The CFTC and DOJ argued that each of the four named defendants violated section 13(a)(2) of the Commodities Exchange Act (the "Act"), which makes it a felony for: "any person to manipulate or attempt to manipulate the price of any commodity in interstate commerce . . . or to corner or attempt to corner any such commodity or knowingly to deliver or cause to be delivered for transmission through the mails or interstate commerce . . . false or misleading or knowingly inaccurate reports concerning crop or market information or conditions that affect . . ." commodities prices. 7 U.S.C. § 13(a)(2) (2008). Specifically, the indictment brought twenty-six criminal counts against all four defendants for violations of the Act, including: one count of conspiracy to manipulate and corner the TET propane market; eleven counts of price manipulation and attempted price manipulation, based on eleven separate communications about price with counterparties; five counts of price manipulation and attempted price manipulation for each day the OPIS-reported prices were allegedly inflated by defendants' bids/offers; two counts of cornering or attempting to corner the market; and seven counts of wire fraud.
The lynchpin in the government's case, however, turned on the application of section 2(g) of the Commodity Futures Modernization Act of 2000, which excludes "swap transactions" from coverage by the Act. Specifically, section 2(g) states that: "[n]o provision of this chapter . . . shall apply to an agreement, contract or transaction . . . if [it] is — (1) entered into only between persons that are eligible contract participants at the time they enter into the agreement, contract or transaction; (2) subject to individual negotiation by the parties; and (3) not executed or traded on a trading facility." 7 U.S.C. § 2(g) (2008). Defendants claimed that the section 2(g) exclusion precisely fits the transactions in question here, and therefore completely exculpates all four defendants. The court agreed.

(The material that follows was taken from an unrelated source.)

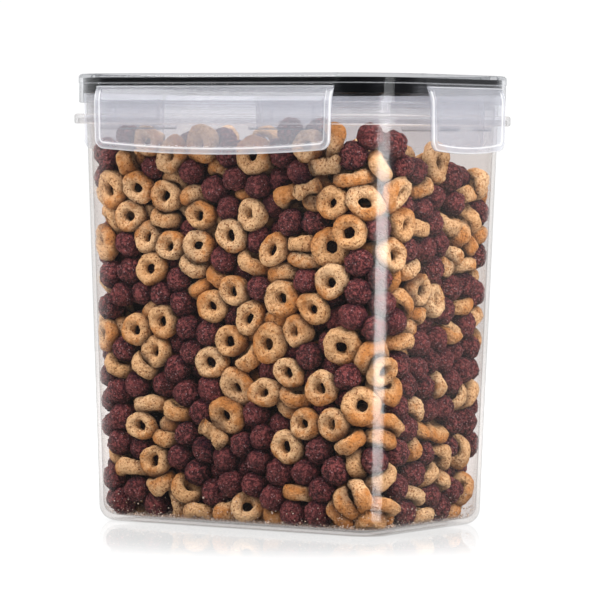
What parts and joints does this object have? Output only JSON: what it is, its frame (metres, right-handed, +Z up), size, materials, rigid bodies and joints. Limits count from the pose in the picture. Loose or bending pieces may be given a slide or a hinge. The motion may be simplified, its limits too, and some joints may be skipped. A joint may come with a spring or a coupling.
{
  "type": "food canister",
  "caption": "Tall tapered clear food canister with rounded corners and a translucent gasketed lid that locks with hinged flaps on every side.",
  "frame": {"origin": "centre of the base, on the surface that the canister stands on", "axes": "+Z up, X along the long sides, -Y out of the front long side"},
  "size_m": [0.1722, 0.1226, 0.186],
  "materials": {
    "clear_plastic": "clear, polished",
    "lid_plastic": "cool translucent, polished",
    "gasket_rubber": "satin black silicone",
    "toasted_cereal": "matt, toasted and porous",
    "cocoa_cereal": "matt, crumbly with sugar grains"
  },
  "bodies": {
    "canister": {"canister_body": "clear_plastic"},
    "lid": {"lid": "lid_plastic", "gasket": "gasket_rubber", "front_hinge": "lid_plastic", "back_hinge": "lid_plastic", "left_hinge": "lid_plastic", "right_hinge": "lid_plastic"},
    "front_flap": {"front_flap": "lid_plastic"},
    "back_flap": {"back_flap": "lid_plastic"},
    "left_flap": {"left_flap": "lid_plastic"},
    "right_flap": {"right_flap": "lid_plastic"}
  },
  "joints": [
    {"name": "lid_lift", "type": "slide", "parent": "canister", "child": "lid", "axis": [0, 0, 1], "range_m": [0, 0.08]},
    {"name": "front_flap_hinge", "type": "hinge", "parent": "lid", "child": "front_flap", "pos_m": [0, -0.05826, 0.1814], "axis": [-1, 0, 0], "range_deg": [0, 120]},
    {"name": "back_flap_hinge", "type": "hinge", "parent": "lid", "child": "back_flap", "pos_m": [0, 0.05826, 0.1814], "axis": [1, 0, 0], "range_deg": [0, 120]},
    {"name": "left_flap_hinge", "type": "hinge", "parent": "lid", "child": "left_flap", "pos_m": [-0.08306, 0, 0.1814], "axis": [0, 1, 0], "range_deg": [0, 120]},
    {"name": "right_flap_hinge", "type": "hinge", "parent": "lid", "child": "right_flap", "pos_m": [0.08306, 0, 0.1814], "axis": [0, -1, 0], "range_deg": [0, 120]}
  ]
}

In determining that the exclusion under section 2(g) absolved the defendants under the Act, the court held: (1) defendants' acts constituted agreements, contracts, or transactions because "there is no allegation that defendants falsely reported transactions which did not actually occur or failed to report transaction that did occur"; (2) each agreement, contract or transaction was individually negotiated by the parties; and (3) Chalkboard is plainly not a trading facility since it "enabled parties to 'negotiate the terms of and enter into bilateral transactions.'" Radley, No. 08-411 at 13 (citing 7 U.S.C. § 1a(34) (2008)).
After determining that the Act did not apply to the defendants because of the exclusion under section 2(g), the court went on to examine the merits of the governments' manipulation claims under the Act. Though the court's analysis on these points could be construed as dicta, the analysis undercuts the government's market manipulation authorities in several respects. Notably, the opinion finds the term "manipulation" unconstitutionally vague, concluding that when confronted with the facts in the indictment, a "person of ordinary intelligence would not be able to determine that they constitute price manipulation under the CEA." Id. at 14. Specifically, the court observed that the government's showing under the second prong of its manipulation claim, which requires that an artificial price existed or that defendants attempted to create an artificial price, lacked "support in the law and the marketplace" because, under the government's construction, "any activity in a market by parties other than producers or consumers would not be a legitimate force of supply and demand." Id. at 16.
In addition, the court also found that the government failed to show that the defendants "cornered" the market in violation of the Act. Noting that the term "corner" is not defined by the CFTC, the court observed that two elements are required under prevailing common law: (1) a long position in a commodity; and (2) a simultaneous holding of nearly the entire physical supply of wheat. The court found that the "physical supply [prong] is absent in this case", concluding that the "contractual right to future control of a commodity is simply not the same as present control over the physical supply." Id. at 23.
Given the scope of the court's findings regarding: (1) the significance of the Act's section 2(g) exclusion for over-the-counter commodities agreements, contracts, and transactions, and (2) the constitutional infirmities found by the court regarding the application of the term "manipulation" as used in the Act, it is likely that an appeal will be taken by the government. Until such an appeal is addressed, this opinion raises significant issues regarding the ability of the government to bring actions under section 13 of the Act for commodities trading violations. The Radley court all but confirmed this conclusion, noting "[t]he court is sympathetic to the government's desire to discourage the types of behavior alleged here, but its ability to do so is currently limited by a confusing and incomplete statutory and common-law regime . . . [u]ntil such time as Congress or a higher court speaks more clearly regarding the trading activities alleged here, it is the finding of this court that they do not violate the [Act]. . . ." Id. at 26.